▸ Information provided
*****

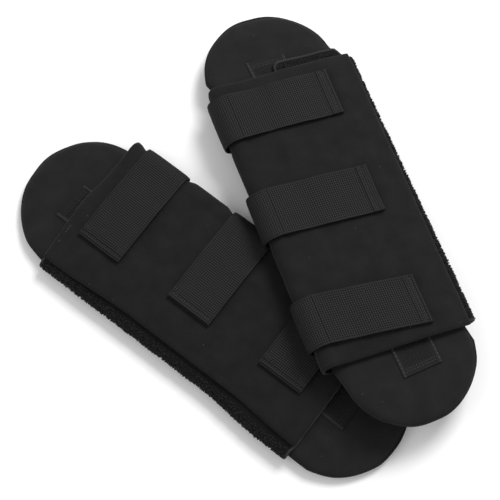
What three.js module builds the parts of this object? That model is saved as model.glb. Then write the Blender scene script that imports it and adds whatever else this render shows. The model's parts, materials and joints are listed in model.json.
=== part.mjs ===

*****

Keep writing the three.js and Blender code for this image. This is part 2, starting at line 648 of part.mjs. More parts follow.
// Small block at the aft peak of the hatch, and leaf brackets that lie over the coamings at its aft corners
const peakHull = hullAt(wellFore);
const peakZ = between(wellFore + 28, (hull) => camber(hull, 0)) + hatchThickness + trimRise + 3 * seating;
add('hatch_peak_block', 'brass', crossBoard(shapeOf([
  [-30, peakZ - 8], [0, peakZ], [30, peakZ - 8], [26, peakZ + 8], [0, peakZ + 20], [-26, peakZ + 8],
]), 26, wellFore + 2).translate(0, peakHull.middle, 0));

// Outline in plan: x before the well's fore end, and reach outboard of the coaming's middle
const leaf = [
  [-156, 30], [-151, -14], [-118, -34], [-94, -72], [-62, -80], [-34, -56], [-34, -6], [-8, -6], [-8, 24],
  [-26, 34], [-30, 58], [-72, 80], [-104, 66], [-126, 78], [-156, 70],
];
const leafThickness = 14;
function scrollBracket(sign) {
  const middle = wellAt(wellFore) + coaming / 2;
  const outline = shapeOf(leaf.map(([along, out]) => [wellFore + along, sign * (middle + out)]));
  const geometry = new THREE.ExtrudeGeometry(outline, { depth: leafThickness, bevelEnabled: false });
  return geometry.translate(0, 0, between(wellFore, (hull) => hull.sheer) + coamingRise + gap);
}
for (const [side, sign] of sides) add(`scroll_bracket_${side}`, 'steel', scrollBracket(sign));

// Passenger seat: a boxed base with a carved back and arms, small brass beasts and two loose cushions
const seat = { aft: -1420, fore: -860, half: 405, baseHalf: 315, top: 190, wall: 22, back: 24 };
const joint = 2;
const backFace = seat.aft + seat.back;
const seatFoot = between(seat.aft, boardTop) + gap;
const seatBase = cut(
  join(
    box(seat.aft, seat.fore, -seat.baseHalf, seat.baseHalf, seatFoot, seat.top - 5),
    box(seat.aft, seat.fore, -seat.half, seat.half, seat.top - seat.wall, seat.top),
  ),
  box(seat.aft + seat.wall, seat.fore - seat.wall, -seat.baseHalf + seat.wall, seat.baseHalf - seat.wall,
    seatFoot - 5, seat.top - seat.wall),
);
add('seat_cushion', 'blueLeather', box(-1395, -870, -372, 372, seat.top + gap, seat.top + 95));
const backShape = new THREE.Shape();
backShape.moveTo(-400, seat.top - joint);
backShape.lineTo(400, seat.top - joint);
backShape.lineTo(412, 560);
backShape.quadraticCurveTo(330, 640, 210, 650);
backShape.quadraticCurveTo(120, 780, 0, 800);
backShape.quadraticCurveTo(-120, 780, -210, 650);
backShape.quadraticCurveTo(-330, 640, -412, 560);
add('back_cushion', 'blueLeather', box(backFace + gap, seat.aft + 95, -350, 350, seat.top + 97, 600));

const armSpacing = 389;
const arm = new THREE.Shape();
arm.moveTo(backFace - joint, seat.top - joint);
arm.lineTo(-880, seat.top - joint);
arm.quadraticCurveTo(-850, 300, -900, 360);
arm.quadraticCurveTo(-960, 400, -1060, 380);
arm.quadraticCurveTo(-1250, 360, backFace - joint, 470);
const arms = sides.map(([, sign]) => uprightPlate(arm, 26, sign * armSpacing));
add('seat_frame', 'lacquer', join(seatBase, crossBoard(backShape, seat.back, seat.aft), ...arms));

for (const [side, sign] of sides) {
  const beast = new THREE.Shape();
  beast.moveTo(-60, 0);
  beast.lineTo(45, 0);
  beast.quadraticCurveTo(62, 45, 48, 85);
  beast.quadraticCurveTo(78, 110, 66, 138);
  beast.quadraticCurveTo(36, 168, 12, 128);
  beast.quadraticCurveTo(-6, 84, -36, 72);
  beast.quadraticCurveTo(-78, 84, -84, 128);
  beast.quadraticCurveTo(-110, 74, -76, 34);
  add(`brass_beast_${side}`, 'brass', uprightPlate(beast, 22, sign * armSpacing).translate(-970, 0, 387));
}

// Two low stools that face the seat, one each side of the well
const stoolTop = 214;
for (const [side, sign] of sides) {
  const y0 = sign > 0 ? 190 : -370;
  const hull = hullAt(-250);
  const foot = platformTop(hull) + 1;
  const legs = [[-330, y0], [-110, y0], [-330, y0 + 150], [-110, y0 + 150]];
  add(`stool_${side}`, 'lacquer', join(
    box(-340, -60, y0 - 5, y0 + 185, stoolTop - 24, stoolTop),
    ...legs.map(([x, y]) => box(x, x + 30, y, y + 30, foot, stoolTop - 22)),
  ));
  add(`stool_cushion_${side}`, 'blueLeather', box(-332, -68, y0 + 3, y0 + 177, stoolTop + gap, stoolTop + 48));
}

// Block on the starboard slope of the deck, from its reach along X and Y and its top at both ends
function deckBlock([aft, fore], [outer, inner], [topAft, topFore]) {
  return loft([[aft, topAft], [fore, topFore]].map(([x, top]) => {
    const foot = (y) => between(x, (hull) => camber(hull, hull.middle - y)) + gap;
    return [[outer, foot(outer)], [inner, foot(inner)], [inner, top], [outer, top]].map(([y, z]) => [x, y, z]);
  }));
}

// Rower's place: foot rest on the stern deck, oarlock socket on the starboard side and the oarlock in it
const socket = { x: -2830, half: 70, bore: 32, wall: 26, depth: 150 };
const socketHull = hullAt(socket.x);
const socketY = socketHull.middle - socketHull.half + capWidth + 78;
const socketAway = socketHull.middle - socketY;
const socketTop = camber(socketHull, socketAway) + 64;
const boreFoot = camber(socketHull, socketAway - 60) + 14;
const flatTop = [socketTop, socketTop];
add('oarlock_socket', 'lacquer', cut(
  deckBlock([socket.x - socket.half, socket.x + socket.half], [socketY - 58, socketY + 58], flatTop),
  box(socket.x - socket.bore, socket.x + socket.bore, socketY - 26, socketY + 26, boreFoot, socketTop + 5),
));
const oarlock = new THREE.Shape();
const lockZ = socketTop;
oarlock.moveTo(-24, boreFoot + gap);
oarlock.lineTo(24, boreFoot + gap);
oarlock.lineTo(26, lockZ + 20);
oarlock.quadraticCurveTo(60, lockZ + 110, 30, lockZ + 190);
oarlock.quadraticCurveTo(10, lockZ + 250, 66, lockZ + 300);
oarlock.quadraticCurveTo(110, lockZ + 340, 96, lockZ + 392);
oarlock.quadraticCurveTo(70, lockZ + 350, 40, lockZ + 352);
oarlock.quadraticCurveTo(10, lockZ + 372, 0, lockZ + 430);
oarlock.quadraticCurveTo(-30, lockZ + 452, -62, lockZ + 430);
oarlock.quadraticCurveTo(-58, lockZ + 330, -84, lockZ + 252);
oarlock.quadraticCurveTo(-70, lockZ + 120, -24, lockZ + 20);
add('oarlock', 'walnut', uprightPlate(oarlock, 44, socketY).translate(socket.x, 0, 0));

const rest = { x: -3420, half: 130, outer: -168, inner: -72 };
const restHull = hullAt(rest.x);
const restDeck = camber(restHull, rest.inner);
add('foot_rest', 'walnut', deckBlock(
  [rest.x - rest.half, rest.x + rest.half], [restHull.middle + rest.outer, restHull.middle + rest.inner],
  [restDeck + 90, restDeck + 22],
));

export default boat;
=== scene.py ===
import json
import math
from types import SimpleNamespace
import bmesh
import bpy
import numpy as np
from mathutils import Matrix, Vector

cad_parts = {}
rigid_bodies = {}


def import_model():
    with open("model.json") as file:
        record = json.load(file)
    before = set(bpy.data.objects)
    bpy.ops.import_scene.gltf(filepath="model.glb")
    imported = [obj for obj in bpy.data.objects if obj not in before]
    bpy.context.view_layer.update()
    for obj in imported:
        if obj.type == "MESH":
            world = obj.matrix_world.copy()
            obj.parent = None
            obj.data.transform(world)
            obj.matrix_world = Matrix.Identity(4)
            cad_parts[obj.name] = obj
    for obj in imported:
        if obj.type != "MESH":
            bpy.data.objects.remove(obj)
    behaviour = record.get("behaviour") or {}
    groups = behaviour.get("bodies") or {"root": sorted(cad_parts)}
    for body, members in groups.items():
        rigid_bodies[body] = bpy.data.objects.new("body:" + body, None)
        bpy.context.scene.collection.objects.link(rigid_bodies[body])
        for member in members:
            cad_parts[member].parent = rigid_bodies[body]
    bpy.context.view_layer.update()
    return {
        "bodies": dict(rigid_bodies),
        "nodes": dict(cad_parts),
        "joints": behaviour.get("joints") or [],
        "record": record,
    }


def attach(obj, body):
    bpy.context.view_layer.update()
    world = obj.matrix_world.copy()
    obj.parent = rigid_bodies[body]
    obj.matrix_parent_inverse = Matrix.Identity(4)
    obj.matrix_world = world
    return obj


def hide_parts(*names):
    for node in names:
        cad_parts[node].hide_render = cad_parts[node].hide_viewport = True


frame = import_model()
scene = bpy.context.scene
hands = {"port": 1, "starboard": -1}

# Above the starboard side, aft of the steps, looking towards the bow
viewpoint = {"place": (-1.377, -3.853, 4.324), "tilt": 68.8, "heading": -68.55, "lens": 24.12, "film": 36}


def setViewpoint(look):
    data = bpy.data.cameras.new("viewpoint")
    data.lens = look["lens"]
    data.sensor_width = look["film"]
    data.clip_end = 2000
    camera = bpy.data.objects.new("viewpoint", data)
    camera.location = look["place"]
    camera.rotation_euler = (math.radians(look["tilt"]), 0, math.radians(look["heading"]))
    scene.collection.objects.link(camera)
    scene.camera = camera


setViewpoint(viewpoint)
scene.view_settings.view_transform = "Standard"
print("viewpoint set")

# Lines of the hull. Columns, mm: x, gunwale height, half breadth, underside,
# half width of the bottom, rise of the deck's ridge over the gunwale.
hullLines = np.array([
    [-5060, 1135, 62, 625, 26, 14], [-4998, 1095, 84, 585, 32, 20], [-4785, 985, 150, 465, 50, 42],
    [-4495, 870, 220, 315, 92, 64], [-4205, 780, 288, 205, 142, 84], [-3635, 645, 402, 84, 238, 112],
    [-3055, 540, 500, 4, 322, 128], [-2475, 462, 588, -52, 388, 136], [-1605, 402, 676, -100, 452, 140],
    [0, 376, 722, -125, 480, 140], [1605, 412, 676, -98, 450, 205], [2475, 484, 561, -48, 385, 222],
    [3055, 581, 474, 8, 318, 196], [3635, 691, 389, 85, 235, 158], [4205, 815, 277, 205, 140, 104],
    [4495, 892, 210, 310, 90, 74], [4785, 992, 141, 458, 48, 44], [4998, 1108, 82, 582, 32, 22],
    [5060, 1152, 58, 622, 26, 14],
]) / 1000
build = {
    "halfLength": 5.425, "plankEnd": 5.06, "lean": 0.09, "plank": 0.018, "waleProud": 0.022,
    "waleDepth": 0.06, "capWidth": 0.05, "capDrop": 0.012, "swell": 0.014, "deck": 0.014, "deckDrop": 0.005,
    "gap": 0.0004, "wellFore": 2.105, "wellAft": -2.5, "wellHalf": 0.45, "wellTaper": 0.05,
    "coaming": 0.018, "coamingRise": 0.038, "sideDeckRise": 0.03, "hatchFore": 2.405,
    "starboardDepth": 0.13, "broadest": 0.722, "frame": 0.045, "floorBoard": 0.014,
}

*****

▸ The request
Return a copy of every line that includes the word "data".

▸ Reply to the exercise
    before = set(bpy.data.objects)
    imported = [obj for obj in bpy.data.objects if obj not in before]
            obj.data.transform(world)
            bpy.data.objects.remove(obj)
        rigid_bodies[body] = bpy.data.objects.new("body:" + body, None)
    data = bpy.data.cameras.new("viewpoint")
    data.lens = look["lens"]
    data.sensor_width = look["film"]
    data.clip_end = 2000
    camera = bpy.data.objects.new("viewpoint", data)